We're not saying DIY compliance is never appropriate. At sufficient scale — meaningful transaction volume, large enough compliance team to support specialization, a compliance function that's genuinely a competitive differentiator — building in-house can make sense. We're saying that for most growing SaaS platforms considering their first financial product, the DIY compliance cost stack runs $500K to over $1M annually, and that number is typically not in the original product budget.

The question of accountability

Cost comparison aside, there's a governance question that the compliance wrapper vs. DIY choice forces you to confront: who is accountable when something goes wrong?

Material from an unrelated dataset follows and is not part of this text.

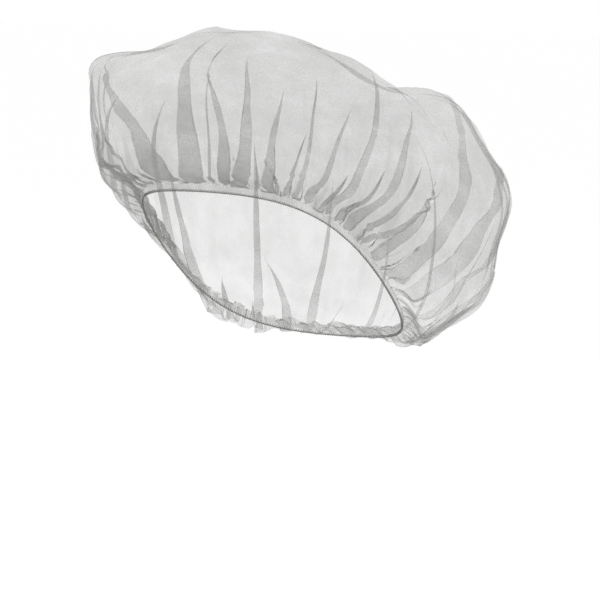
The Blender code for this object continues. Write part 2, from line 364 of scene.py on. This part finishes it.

In a regulated financial services context, "something going wrong" can mean a regulatory examination finding, a consumer complaint that escalates to a state attorney general, or a SAR that triggers a follow-up inquiry. In each of these cases, regulators will look for a clear compliance governance structure — a named BSA Officer, documented policies, evidence of ongoing monitoring.

A compliance wrapper provider takes on significant portions of this operational accountability contractually. Your platform retains responsibility for your product design and customer interactions — but the compliance infrastructure that regulators examine is the provider's to maintain. That accountability transfer is part of what you're paying for, and for teams launching their first regulated product, it's often more valuable than the cost savings alone.

The teams that get this wrong tend to launch first and build compliance infrastructure reactively — after their bank partner asks, after their first SAR needs to be filed, after their first state examination is scheduled. At that point, you're not building proactively. You're patching under pressure, with a bank partner watching and a regulator waiting.